* **Task statement**
From the entries provided below, copy each line that contains the word "piece".

(Entries with parts and joints)
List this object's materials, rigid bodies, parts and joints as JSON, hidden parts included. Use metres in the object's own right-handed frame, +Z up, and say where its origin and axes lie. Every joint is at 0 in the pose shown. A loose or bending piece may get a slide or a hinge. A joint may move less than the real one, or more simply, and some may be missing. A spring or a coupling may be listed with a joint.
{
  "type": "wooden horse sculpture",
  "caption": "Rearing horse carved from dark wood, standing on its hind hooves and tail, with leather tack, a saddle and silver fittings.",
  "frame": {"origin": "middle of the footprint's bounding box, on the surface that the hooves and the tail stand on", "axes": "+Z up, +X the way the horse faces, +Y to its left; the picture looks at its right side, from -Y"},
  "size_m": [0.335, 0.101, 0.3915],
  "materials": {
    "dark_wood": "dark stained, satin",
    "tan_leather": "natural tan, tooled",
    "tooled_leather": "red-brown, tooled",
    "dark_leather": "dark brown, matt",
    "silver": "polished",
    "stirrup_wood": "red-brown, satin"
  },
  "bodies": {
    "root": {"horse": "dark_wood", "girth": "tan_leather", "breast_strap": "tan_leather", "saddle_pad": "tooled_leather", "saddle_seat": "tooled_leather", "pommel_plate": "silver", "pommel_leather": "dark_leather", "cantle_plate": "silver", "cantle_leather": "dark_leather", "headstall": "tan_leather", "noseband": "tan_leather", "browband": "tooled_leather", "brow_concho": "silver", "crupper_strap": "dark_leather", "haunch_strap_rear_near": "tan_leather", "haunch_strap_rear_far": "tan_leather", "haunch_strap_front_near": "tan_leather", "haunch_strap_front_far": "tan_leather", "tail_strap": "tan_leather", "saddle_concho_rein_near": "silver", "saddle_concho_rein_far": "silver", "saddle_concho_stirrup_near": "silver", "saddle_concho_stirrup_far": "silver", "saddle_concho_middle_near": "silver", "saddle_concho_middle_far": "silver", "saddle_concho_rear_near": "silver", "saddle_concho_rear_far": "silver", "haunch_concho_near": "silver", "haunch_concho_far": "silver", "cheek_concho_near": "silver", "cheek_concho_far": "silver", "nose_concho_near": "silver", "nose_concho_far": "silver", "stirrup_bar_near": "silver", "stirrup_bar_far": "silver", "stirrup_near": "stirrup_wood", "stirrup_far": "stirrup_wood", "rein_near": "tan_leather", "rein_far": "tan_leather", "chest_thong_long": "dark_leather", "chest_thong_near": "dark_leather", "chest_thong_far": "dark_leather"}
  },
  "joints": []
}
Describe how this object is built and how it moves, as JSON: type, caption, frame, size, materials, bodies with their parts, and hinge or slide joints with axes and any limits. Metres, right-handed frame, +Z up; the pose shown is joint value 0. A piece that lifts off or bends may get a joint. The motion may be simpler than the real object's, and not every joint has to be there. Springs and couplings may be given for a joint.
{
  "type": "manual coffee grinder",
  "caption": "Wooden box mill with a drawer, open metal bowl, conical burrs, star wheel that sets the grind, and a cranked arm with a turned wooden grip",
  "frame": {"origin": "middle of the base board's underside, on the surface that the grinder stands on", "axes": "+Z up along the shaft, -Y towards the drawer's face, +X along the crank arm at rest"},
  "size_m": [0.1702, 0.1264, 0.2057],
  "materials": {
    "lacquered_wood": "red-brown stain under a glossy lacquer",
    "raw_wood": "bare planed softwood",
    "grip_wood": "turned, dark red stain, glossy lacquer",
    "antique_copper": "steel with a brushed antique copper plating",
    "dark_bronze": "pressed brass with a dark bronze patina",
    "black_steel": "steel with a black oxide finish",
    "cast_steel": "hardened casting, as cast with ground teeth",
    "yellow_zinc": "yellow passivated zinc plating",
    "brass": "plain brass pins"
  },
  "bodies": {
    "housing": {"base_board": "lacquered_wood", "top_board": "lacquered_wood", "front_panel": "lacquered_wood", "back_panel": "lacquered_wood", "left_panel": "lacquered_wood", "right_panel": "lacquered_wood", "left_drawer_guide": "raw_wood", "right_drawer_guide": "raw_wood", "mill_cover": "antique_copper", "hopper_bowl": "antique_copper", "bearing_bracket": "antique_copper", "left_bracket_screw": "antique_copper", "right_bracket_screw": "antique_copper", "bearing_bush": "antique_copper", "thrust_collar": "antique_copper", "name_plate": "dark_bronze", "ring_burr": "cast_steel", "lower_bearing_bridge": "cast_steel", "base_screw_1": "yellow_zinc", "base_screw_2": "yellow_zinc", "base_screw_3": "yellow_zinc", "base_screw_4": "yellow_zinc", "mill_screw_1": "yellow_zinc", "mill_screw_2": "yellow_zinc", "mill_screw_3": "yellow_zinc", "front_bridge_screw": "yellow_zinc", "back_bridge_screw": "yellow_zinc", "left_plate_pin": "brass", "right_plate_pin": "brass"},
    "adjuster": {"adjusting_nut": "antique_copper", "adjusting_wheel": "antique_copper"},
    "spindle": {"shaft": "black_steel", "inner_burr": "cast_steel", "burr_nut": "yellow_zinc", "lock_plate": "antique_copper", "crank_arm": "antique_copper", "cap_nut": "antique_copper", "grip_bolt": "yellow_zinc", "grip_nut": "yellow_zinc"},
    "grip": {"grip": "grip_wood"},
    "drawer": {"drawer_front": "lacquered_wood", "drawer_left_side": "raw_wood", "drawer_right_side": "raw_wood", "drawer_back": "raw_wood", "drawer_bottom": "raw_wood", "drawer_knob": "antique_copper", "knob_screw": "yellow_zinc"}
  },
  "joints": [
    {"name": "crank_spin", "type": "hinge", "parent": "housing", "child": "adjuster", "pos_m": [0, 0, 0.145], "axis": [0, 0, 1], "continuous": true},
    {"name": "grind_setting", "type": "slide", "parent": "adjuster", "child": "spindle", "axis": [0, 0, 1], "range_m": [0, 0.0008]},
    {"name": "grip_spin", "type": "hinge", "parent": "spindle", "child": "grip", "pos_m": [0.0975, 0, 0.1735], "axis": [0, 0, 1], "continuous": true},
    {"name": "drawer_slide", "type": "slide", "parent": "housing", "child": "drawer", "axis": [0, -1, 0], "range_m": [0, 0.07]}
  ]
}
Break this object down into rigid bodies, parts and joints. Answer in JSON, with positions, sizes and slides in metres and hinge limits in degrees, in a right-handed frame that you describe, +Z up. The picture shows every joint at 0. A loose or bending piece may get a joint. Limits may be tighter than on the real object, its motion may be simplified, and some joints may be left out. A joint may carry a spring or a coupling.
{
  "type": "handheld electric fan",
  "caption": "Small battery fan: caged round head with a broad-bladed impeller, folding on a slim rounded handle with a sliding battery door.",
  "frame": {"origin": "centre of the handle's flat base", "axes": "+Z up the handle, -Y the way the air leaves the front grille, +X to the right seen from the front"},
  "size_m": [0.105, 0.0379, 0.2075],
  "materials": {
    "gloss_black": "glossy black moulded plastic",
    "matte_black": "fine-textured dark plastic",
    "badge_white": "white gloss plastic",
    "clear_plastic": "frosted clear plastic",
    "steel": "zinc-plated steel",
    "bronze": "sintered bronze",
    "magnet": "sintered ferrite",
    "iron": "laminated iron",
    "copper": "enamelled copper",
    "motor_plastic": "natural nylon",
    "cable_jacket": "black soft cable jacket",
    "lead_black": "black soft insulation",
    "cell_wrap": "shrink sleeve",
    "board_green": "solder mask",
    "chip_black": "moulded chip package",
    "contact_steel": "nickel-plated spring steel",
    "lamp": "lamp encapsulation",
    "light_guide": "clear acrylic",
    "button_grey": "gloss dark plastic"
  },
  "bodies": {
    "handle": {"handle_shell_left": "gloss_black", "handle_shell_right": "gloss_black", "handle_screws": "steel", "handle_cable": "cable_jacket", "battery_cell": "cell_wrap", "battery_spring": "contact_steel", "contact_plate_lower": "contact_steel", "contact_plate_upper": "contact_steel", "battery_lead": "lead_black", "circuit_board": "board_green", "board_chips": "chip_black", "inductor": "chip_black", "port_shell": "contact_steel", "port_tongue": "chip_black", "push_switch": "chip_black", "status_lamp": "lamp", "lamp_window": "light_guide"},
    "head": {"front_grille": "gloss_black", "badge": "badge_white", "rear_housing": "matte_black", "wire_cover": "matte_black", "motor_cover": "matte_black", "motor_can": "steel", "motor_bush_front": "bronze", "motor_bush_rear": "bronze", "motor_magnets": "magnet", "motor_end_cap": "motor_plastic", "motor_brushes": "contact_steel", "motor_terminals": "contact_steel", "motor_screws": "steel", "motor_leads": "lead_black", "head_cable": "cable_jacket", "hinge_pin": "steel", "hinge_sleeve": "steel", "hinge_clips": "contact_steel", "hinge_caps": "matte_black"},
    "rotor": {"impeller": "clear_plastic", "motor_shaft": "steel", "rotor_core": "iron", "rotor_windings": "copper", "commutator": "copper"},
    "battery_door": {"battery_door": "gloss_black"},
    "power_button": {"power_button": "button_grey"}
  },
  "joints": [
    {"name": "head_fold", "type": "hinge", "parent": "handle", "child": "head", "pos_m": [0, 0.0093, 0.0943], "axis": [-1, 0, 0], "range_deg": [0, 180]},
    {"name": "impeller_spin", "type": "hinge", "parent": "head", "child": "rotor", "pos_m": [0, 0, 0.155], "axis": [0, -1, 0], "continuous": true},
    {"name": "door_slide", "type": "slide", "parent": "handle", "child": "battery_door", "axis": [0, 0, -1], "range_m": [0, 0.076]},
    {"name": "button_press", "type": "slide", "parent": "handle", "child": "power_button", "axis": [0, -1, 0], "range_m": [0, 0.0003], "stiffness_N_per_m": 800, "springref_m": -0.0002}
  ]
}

* **Right answer**
List this object's materials, rigid bodies, parts and joints as JSON, hidden parts included. Use metres in the object's own right-handed frame, +Z up, and say where its origin and axes lie. Every joint is at 0 in the pose shown. A loose or bending piece may get a slide or a hinge. A joint may move less than the real one, or more simply, and some may be missing. A spring or a coupling may be listed with a joint.
Describe how this object is built and how it moves, as JSON: type, caption, frame, size, materials, bodies with their parts, and hinge or slide joints with axes and any limits. Metres, right-handed frame, +Z up; the pose shown is joint value 0. A piece that lifts off or bends may get a joint. The motion may be simpler than the real object's, and not every joint has to be there. Springs and couplings may be given for a joint.
Break this object down into rigid bodies, parts and joints. Answer in JSON, with positions, sizes and slides in metres and hinge limits in degrees, in a right-handed frame that you describe, +Z up. The picture shows every joint at 0. A loose or bending piece may get a joint. Limits may be tighter than on the real object, its motion may be simplified, and some joints may be left out. A joint may carry a spring or a coupling.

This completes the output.